I know of several people who have deferred admission to graduate school for a year, but I don't know about two. If I were you, I would ask about deferring admission. You seem to have a good reason.
I think it won't hurt to ask about deferring and if they say you cannot, then they will know why you will reapply in 2 years!
You should bring this situation up with your faculty contact (chair of the graduate admissions committee and/or potential research advisor) at each institution you are still considering. They may be able to work with you to either defer admission or to help you figure out a way to start now despite your family concerns. Also, FYI, you may be able to save yourself the application fees if you do decide to re-apply in two years: at my institution, our offers of admission are valid for 2 years. Even if a student declines our offer and goes somewhere else first, the student may choose to enroll at any time within the two years.

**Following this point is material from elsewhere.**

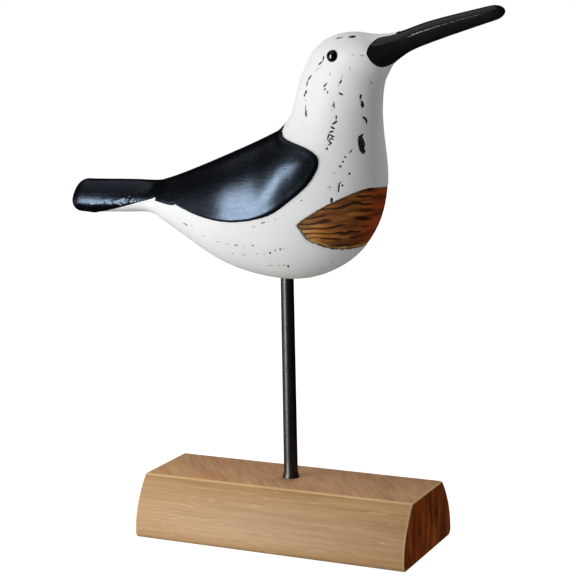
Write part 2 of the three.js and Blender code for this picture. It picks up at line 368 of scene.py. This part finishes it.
class Recipe:
    """A tree of shader nodes, built up by name."""

    def __init__(self, tree):
        self.tree = tree
        self.tree.nodes.clear()

    def add(self, kind, settings=None, inputs=None, output=0):
        """Adds a node, with its settings first and its sockets after, and gives one output."""
        node = self.tree.nodes.new("ShaderNode" + kind)
        for setting, value in (settings or {}).items():
            setattr(node, setting, value)
        for place, value in (inputs or {}).items():
            if isinstance(value, Wire):
                self.tree.links.new(value.socket, node.inputs[place])
            else:
                node.inputs[place].default_value = value
        return Wire(self, node.outputs[output])

    def place(self):
        """The place on the object, in millimetres."""
        spot = self.add("TexCoord", output="Object")
        return self.add("VectorMath", {"operation": "SCALE"}, {0: spot, "Scale": 1 / MM})

    def parts(self, vector):
        """A vector's three numbers."""
        first = self.add("SeparateXYZ", inputs={0: vector})
        node = first.socket.node
        return [Wire(self, output) for output in node.outputs]

    def vector(self, x, y, z):
        return self.add("CombineXYZ", inputs={0: x, 1: y, 2: z})

    def noted(self, name):
        """A number kept on the vertices."""
        return self.add("Attribute", {"attribute_name": name}, output="Fac")

    def grains(self, place, size, stretch=(1, 1, 1), detail=2.0, roughness=0.5):
        """Cloudy noise from 0 to 1, with lumps of a size that is stretched along the axes."""
        scaled = place.vector("DIVIDE", tuple(size * share for share in stretch))
        inputs = {"Vector": scaled, "Scale": 1.0, "Detail": detail, "Roughness": roughness}
        return self.add("TexNoise", None, inputs)

    def mixed(self, share, first, second, blend="MIX"):
        settings = {"data_type": "RGBA", "blend_type": blend}
        return self.add("Mix", settings, {0: share, 6: first, 7: second}, output=2)

    def shades(self, value, *stops):
        """Colours along a scale from 0 to 1. A stop is its place and its colour."""
        wire = self.add("ValToRGB", None, {0: value})
        ramp = wire.socket.node.color_ramp
        for place, colour in stops[2:]:
            ramp.elements.new(place)
        for element, (place, colour) in zip(ramp.elements, sorted(stops)):
            element.position = place
            element.color = colour
        return wire

    def bump(self, height, distance, strength=1.0):
        inputs = {"Height": height, "Distance": distance * MM, "Strength": strength}
        return self.add("Bump", None, inputs)

    def surface(self, **sockets):
        """A Principled shader. Underscores in the names of sockets stand for spaces."""
        return self.add("BsdfPrincipled", None, {name.replace("_", " "): value for name, value in sockets.items()})

    def add_output(self, shader, kind="Material"):
        node = self.tree.nodes.new("ShaderNodeOutput" + kind)
        self.tree.links.new(shader.socket, node.inputs["Surface"])


class Finish(Recipe):
    """A material and its nodes."""

    def __init__(self, name):
        self.material = bpy.data.materials.new(name)
        self.material.use_nodes = True
        super().__init__(self.material.node_tree)

    def finish_with(self, shader):
        self.add_output(shader)
        return self.material


# The bird's outlines

def black_outline():
    """Round the back, the wings and the tail's upper side, seen from the side."""
    return [
        nape_crossing[1], nape_crossing[0], *smooth_line(wing_edge), *smooth_line(tail_edge),
        *around_tail,
    ]


def bill_outline():
    return [bill_above, *smooth_line(bill_edge), bill_below, (bill_front, bill_below[1]), (bill_front, 320), (bill_above[0], 320)]


def along_patch(places):
    """The way round the breast from the patch's tip, in millimetres, by the angle and alike on both sides."""
    angle = np.degrees(np.arctan2(places[:, 0] - patch_centre, np.abs(places[:, 1])))
    return unrolled(angle)


def unrolled(angle):
    share = (angle - patch_upper[0][0]) / (90 - patch_upper[0][0])
    return 1.24 * (31 * share + 9.5 * share * np.abs(share))


def patch_outline():
    upper = [(unrolled(angle), height) for angle, height in patch_upper]
    lower = [(unrolled(angle), height) for angle, height in patch_lower]
    return [*smooth_line(upper), *reversed(smooth_line(lower))]


def bird_distances(places):
    """How far each place lies inside the black, the bill and the patch."""
    side_view = places[:, [0, 2]]
    round_view = np.column_stack([along_patch(places), places[:, 2]])
    black = distance_inside(side_view, black_outline())
    bill = distance_inside(side_view, bill_outline())
    patch = distance_inside(round_view, patch_outline())
    return black, bill, np.where(places[:, 0] > patch_centre, patch, -50)


def left_side_view(side_view):
    """Where a place of the left side falls among the chips."""
    turn = radians(left_side_turn)
    x = side_view[:, 0] * cos(turn) - (side_view[:, 1] - 230) * sin(turn)
    z = side_view[:, 0] * sin(turn) + (side_view[:, 1] - 230) * cos(turn) + 230
    return np.column_stack([x, z]) + left_side_shift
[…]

However, our financial offer (RA/TA to provide stipend and tuition) is only valid until April 15 of the year it is made, so if a student were to defer (or to decide to accept our admission offer a year or two later) we are not obligated to provide financial assistance. However, if you have explained your circumstances, and if you are still competitive relative to the new batch of applicants, you are likely to still receive a financial offer in the year that you choose to enroll. The main point is to discuss this with each department now, so that they can help you (if possible) or at the very least understand why you are likely to apply again in a few years.